Je me souviens que Jacques m’a remis une lettre manuscrite impeccable, écrite avec pleins et déliés à l’encre violette, pour présenter sa demande d’entrée en franc-maçonnerie. En mots très simples mais touchants, il y détaille sa vie d’écolier à la campagne, puis d’apprenti chez le boulanger de son village, au temps des fours à bois, des fagots enflammés aux brindilles et du gros pétrin tournant à main. Son expression « je souhaite apprendre à me servir de ma tête » m’a marqué.
Je me souviens de son autre missive, à moi destinée, lue dans le métro en rentrant chez moi. Il me demande si je veux bien devenir son parrain et le guider dans son aventure maçonnique. Emotion, un frisson me parcoure. J’ai déjà accepté en sortant du wagon.

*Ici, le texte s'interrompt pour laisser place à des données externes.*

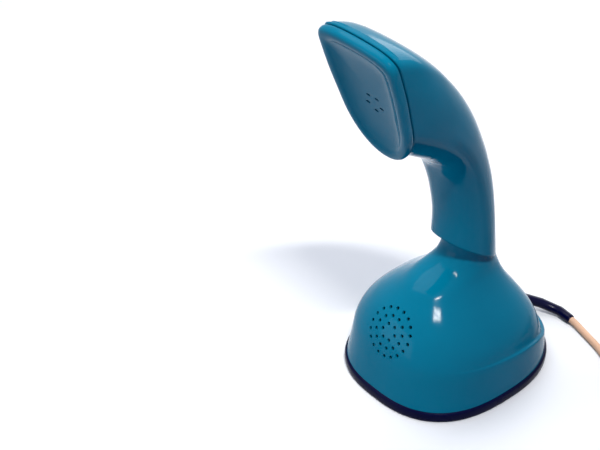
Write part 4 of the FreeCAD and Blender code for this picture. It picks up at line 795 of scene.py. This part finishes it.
# Microphone holes: rings of six, twelve and so on about MIC_FACE, tilted up by MIC_TILT.
MIC_TILT = math.radians(30.0)
MIC_RINGS = 3
MIC_STEP = 4.45
MIC_HOLE_RADIUS = 0.95
MIC_HOLE_DEPTH = 14.0
MIC_OUT = Vector((0, -math.cos(MIC_TILT), math.sin(MIC_TILT)))
MIC_FACE = Vector((0, -47.2, 41.5))


def in_frame(strands):
    """Strands in millimetres from the dial's axis, as places in the frame."""
    return [[at(*point) for point in strand] for strand in strands]


class TELEPHONE_OT_case(bpy.types.Operator):
    """Builds the case in one skin, from the rim up the dome, under the lip and up the neck to the seam"""

    bl_idname = "telephone.case"
    bl_label = "Case"

    def execute(self, context):
        mesh = strands_mesh(in_frame(case_strands()))
        piece = add_piece("case_skin", mesh, "case", MATERIALS["case_plastic"], ["case_shell"])
        wall = piece.modifiers.new("wall", "SOLIDIFY")
        wall.thickness = CASE_SKIN * MM
        wall.offset = -1.0
        settle_modifiers(piece, CASE_SHARP)
        cutter = bmesh.new()
        upwards = MIC_OUT.cross(Vector((1, 0, 0)))
        for ring in range(1, MIC_RINGS + 1):
            count = 6 * ring
            for index in range(count):
                angle = 2 * math.pi * (index + 0.5) / count
                away = Vector((1, 0, 0)) * math.sin(angle) + upwards * math.cos(angle)
                spot = MIC_FACE + away * MIC_STEP * ring
                place = moved(*spot) @ facing(MIC_OUT)
                add_cone(cutter, place, MIC_HOLE_RADIUS, MIC_HOLE_DEPTH, segments=20)
        cut_out(piece, cutter, CASE_SHARP)
        return {"FINISHED"}


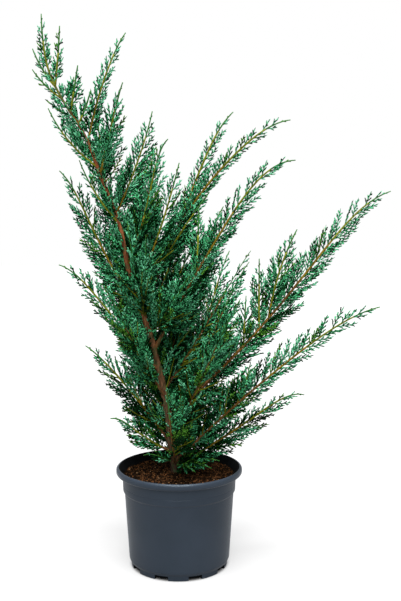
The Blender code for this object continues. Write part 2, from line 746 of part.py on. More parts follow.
def main():
    clear_scene()
    parts = new_collection(PART)
    cutters = new_collection("cutters")
    guides = new_collection("guides")
    green = material("scale_foliage", GREEN, 0.6)
    bark = material("juniper_bark", BARK, 0.85)
    soil_finish = material("potting_soil", SOIL_BROWN, 0.95)
    plastic = material("slate_plastic", SLATE, 0.45)
    tubes = Tubes(guides)
    space = Space()
    tools = (tubes, space)

    pot = make_pot(parts, cutters, plastic)
    soil = make_soil(parts, soil_finish)
    for still in (pot, soil):
        mesh = settled_mesh(still)
        space.add_solid(still.name, mesh)
        bpy.data.meshes.remove(mesh)

    trunk, trunk_path, points, radii = make_trunk(tubes, parts, bark)
    space.add_limb(points, radii)
    space.add_solid("trunk", trunk.data)
    lines = {"trunk": trunk_path}
    seats = {"trunk": limb_cutter("trunk", points, radii, TRUNK_SIDES, tubes, cutters)}

    masses = []
    for row in LIMBS:
        name, parent, place, azimuth, rise, end, nod, length, foot_radius, bare, spread, seed = row
        line = limb_line(point_at(lines[parent], place), azimuth, rise, end, nod, length)
        total = distances(line)[-1]
        if bare > 0:
            limb = f"bough_{name}"
            bough, points, radii = make_bough(limb, line, foot_radius, bare * total, tubes, parts,
                                              bark, seats[parent])
            space.add_limb(points, radii)
            space.add_solid(limb, bough.data)
            lines[limb] = line
            seats[limb] = limb_cutter(limb, points, radii, BOUGH_SIDES, tubes, cutters)
            stem = stretch(line, bare * total + GAP / 2, total, LIMB_STEPS)
            masses.append((Mass(name, stem, STEM_ROOT_RADIUS, spread, seed, tools), None))
        else:
            masses.append((Mass(name, line, foot_radius, spread, seed, tools), seats[parent]))
    leader = Mass("leader", leader_line(trunk_path), TRUNK_TIP_RADIUS, LEADER_SPREAD, LEADER_SEED, tools)
    masses.append((leader, None))

    for mass, seat in masses:
        space.add_home(mass.name, mass.line)
    for mass, seat in masses:
        mass.grow()
    for mass, seat in masses:
        mass.join(parts, green, seat)
    tubes.close()
    for seat in seats.values():
        remove_object(seat)
    bpy.data.collections.remove(guides)


main()
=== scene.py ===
import json
import math

import bpy
import numpy as np
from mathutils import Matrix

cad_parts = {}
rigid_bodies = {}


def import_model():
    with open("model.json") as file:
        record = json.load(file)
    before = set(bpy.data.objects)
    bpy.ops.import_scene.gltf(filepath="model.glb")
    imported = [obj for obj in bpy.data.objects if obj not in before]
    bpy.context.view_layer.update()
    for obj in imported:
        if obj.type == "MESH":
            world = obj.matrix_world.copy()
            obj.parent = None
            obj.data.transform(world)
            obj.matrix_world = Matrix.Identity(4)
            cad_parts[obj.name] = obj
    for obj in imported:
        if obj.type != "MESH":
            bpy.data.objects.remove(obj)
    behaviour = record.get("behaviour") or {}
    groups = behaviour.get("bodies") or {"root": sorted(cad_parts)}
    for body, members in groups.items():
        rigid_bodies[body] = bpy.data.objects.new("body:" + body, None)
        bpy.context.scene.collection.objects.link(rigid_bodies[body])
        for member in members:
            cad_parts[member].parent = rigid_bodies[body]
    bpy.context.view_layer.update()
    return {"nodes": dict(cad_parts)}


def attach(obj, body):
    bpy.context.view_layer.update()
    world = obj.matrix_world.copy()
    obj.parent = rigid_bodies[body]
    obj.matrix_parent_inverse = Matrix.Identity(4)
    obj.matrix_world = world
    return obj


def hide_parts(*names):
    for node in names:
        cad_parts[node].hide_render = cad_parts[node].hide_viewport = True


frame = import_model()
print("juniper: frame with", len(frame["nodes"]), "solids")

up = np.array((0.0, 0.0, 1.0))
goldenTurn = 137.5
depthAxis = np.array((0.0, 1.0, 0.0))  # away from the camera
noiseLength = 509  # steps along after which a noise repeats
view = {"place": (0.0381, -1.497, 0.6241), "tilt": 5.674, "lens": 51.25, "sensor": 36.0}

# Small helpers for whole arrays

def unit(vectors):
    # Each vector over its own length
    return vectors / np.maximum(np.linalg.norm(vectors, axis=-1, keepdims=True), 1e-12)

def squareOff(vectors, axes):
    # What each vector has square to its axis, v - a (v . a), over its length
    return unit(vectors - axes * np.sum(vectors * axes, axis=-1, keepdims=True))

def screen(red, green, blue):
    # 0 to 255 screen values turned into the linear colour that a shader wants
    part = np.array((red, green, blue)) / 255.0
    linear = np.where(part <= 0.04045, part / 12.92, ((part + 0.055) / 1.055) ** 2.4)
    return (*linear.tolist(), 1.0)

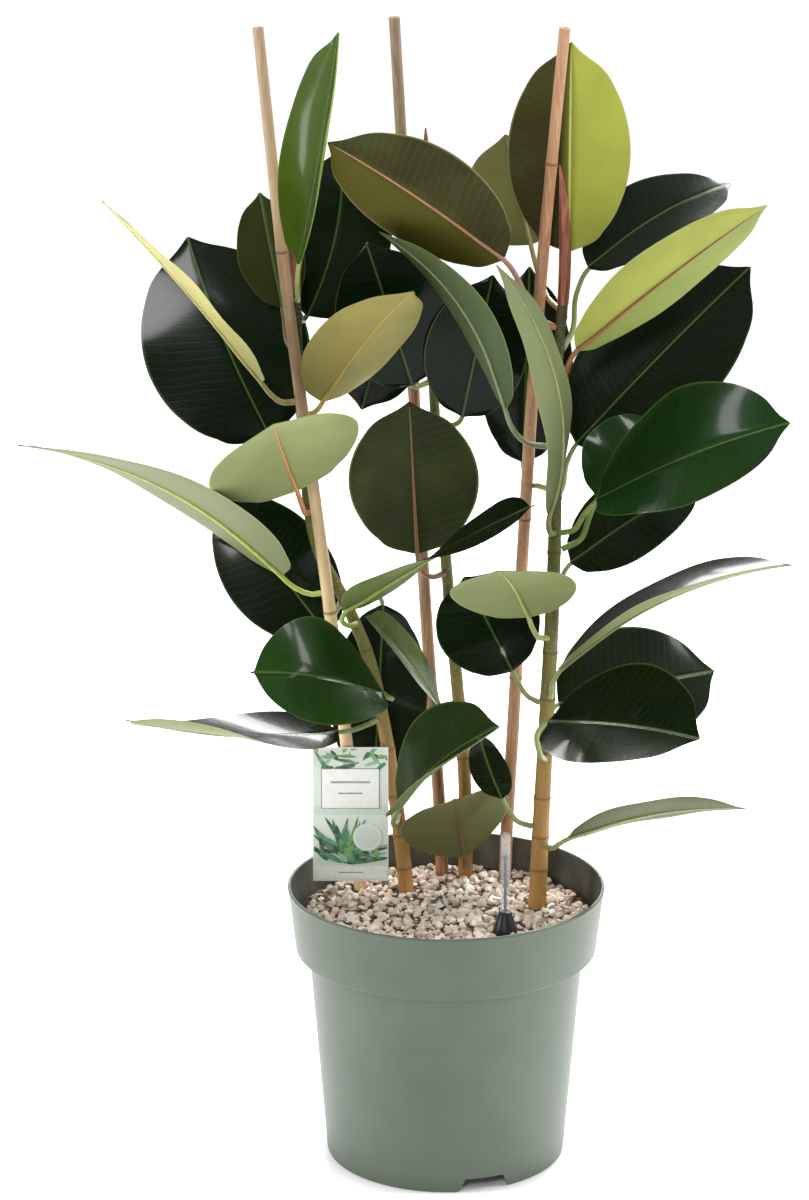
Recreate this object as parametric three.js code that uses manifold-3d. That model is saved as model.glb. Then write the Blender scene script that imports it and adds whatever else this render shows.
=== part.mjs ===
// A rubber plant (Ficus elastica) of three rooted stems, staked with bamboo canes in a plastic
// nursery pot that is topped with pumice. Millimetres, +Z up. The origin is where the pot's
// axis meets the surface it stands on, and -Y is the front.
import * as THREE from "three";
import { mergeVertices } from "three/addons/utils/BufferGeometryUtils.js";
import Module from "manifold-3d";

const wasm = await Module();
wasm.setup();

// ---------------------------------------------------------------- driving dimensions
// Pot
const RIM_DIAMETER = 240; // outside, at the top of the collar
const POT_HEIGHT = 214;
const COLLAR_HEIGHT = 51; // the wide band under the rim
const COLLAR_FOOT_DIAMETER = 228; // outside, at the collar's lower edge
const BODY_TOP_DIAMETER = 209; // outside, just under the collar
const FOOT_DIAMETER = 181.5;
const POT_WALL = 2.4;
const FOOT_ROUNDING = 3;
const SKIRT_WALL = 3.6; // the wall below the floor, which the pot stands on
const FLOOR_LIFT = 12; // the drained part of the floor, above the surface
const CENTRE_DISC_DIAMETER = 96; // the part of the floor that stands on the surface
const NOTCHES = 3;
const NOTCH_HEIGHT = 11;
const NOTCH_TOP_WIDTH = 30;
const NOTCH_FOOT_WIDTH = 41;
const FIRST_NOTCH_ANGLE = -71.6; // degrees from +X, seen from above
const DRAIN_HOLES = 6;
const DRAIN_DIAMETER = 9;

// Filling
const PUMICE_BELOW_RIM = 27;
const PUMICE_DEPTH = 37;
const TOUCHING_GAP = 0.3; // between pieces that touch

// Canes and stems
const CANE_DIAMETER = 10.4;
const CANE_TIP_DIAMETER = 8.2;
const CANE_ABOVE_FLOOR = 24; // a cane's lower end, above the pot's floor
const CANE_FROM_WALL = 10; // a cane's axis to the body's bore, all the way down
const STEM_DIAMETER = 14.4;
const STEM_TIP_DIAMETER = 7.5;
const STEM_BURIED = 55; // what the pumice and the growing medium hide
const PETIOLE_DIAMETER = 4.4;
const BLADE_THICKNESS = 1.5;
const MIDRIB_DEPTH = 2; // how far the midrib stands out under a blade, at its foot

// Tag and level indicator
const TAG_WIDTH = 58;
const TAG_HEIGHT = 108;
const TAG_TOP = 121; // above the pumice
const TAG_ASIDE = 2; // the tag's middle from the cane it hangs on
const TAG_THICKNESS = 0.8;
const TAG_CLEAR_OF_CANE = 2.2;
const TAG_HOLE_DIAMETER = 4;
const TAG_HOLE_DEPTH = 8; // below the tag's top edge
const TIE_CLEAR_OF_CANE = 5.3; // the ring that the wire makes around the cane
const TIE_WIRE = 1.2;
const LEVEL_TUBE_DIAMETER = 8;
const LEVEL_TUBE_WALL = 1;
const LEVEL_TUBE_HEIGHT = 62;
const LEVEL_COLLAR_DIAMETER = 18;
const LEVEL_COLLAR_HEIGHT = 17;
const LEVEL_SHAFT_DIAMETER = 11;
const LEVEL_ABOVE_FLOOR = 6;
const LEVEL_PLACE = [44, -34];

// ---------------------------------------------------------------- derived dimensions
const POT_FLOOR = FLOOR_LIFT + POT_WALL;
const COLLAR_FOOT = POT_HEIGHT - COLLAR_HEIGHT;
const SHELF = COLLAR_FOOT + POT_WALL; // inside, where the collar widens
const PUMICE_TOP = POT_HEIGHT - PUMICE_BELOW_RIM;
const PUMICE_FOOT = PUMICE_TOP - PUMICE_DEPTH;
const TIE_RADIUS = CANE_DIAMETER / 2 + TIE_CLEAR_OF_CANE;

const mix = (from, to, share) => from + (to - from) * share;
const bodyRadius = (z) => mix(FOOT_DIAMETER, BODY_TOP_DIAMETER, z / COLLAR_FOOT) / 2;
const bodyBore = (z) => bodyRadius(z) - POT_WALL;
const collarBore = (z) =>
  mix(COLLAR_FOOT_DIAMETER, RIM_DIAMETER, (z - COLLAR_FOOT) / COLLAR_HEIGHT) / 2 - POT_WALL;

// ---------------------------------------------------------------- finishes
const finish = (color, roughness, metalness = 0) =>
  new THREE.MeshStandardMaterial({ color, roughness, metalness });
const SAGE_PLASTIC = finish(0x768073, 0.5);
const POTTING_MIX = finish(0x3a2a1e, 0.95);
const PUMICE = finish(0xc8b4a5, 0.9);
const BAMBOO = finish(0xcf9c6c, 0.55);
const YOUNG_BARK = finish(0x96803c, 0.6);
const BUD = finish(0x8a4a32, 0.45);
const LEAF = finish(0x1c3a20, 0.3);
const CARD = finish(0xe9efe8, 0.4);
const WIRE = finish(0xf2f2f0, 0.4);
const CLEAR_PLASTIC = finish(0xdfe6ea, 0.1);
const BLACK_PLASTIC = finish(0x1d1f22, 0.4);
const FLOAT_PLASTIC = finish(0x31435a, 0.4);

const plant = new THREE.Group();

function add(name, geometry, material) {
  const mesh = new THREE.Mesh(geometry, material);
  mesh.name = name;
  plant.add(mesh);
  return mesh;
}

// ---------------------------------------------------------------- joining and cutting
function toSolid(geometry) {
  const bare = geometry.clone();
  bare.deleteAttribute("normal");
  bare.deleteAttribute("uv");
  const merged = mergeVertices(bare, 1e-4);
  return new wasm.Manifold(
    new wasm.Mesh({
      numProp: 3,
      vertProperties: new Float32Array(merged.attributes.position.array),
      triVerts: new Uint32Array(merged.index.array),
    }),
  );
}

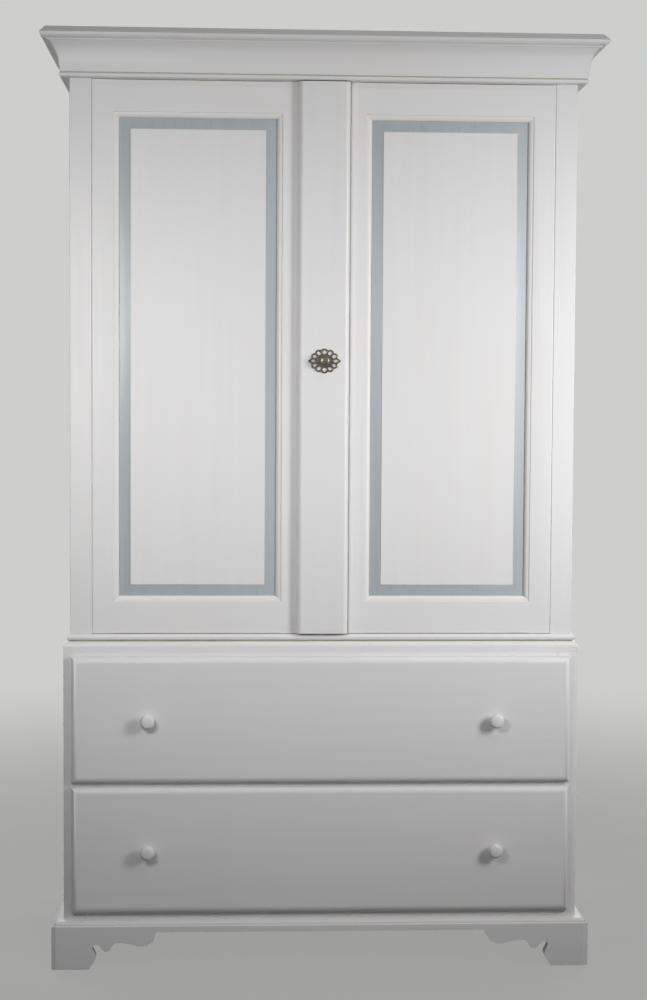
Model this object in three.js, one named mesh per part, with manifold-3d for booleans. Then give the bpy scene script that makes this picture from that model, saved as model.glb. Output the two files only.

Je me souviens de son passage sous le bandeau à la Grande Loge de France. De longs silences de réflexion qui provoquent des questions brèves. Et des réponses courtes mais précises.
Je me souviens de son initiation. Une stature râblée à la lueur vacillante des bougies. Ses bras saillants, que j’imagine musclés par le port des sacs de farine m’impressionnent. Derrière le « costaud » en chemise blanche ouverte, je devine l’homme sensible, à la larme sur sa joue, lorsque tombe son bandeau et découvre ses yeux.
Je me souviens de notre nuit dans son fournil quand il nous a invités à « faire le pain » avec lui. Six frères présents. A chacun un rôle. Farine versée dans le pétrin, brocs d’eau, contrôle du brassage, étirement de la pâte dans les paniers, scarification enfin, d’un trait de lame sur les pâtons. Chaque frère est invité à rouler sa pâte et y graver son prénom avant la cuisson. Après le défournement, surprise, le commis nous a préparé une copieuse soupe à l’oignon. Dégustation assis sur les ballots de farine accompagnée d’un grand verre de beaujolais. A six heures du matin, après un « nuit blanche » ce coup de rouge, c’est la secousse pour les six apprentis-mitrons ! Initiés « à la boulange », un peu endormis, les cheveux poudrés mais heureux maçons opératifs, nous remontons à la surface, notre pain sous le bras, pour redescendre vers le premier métro !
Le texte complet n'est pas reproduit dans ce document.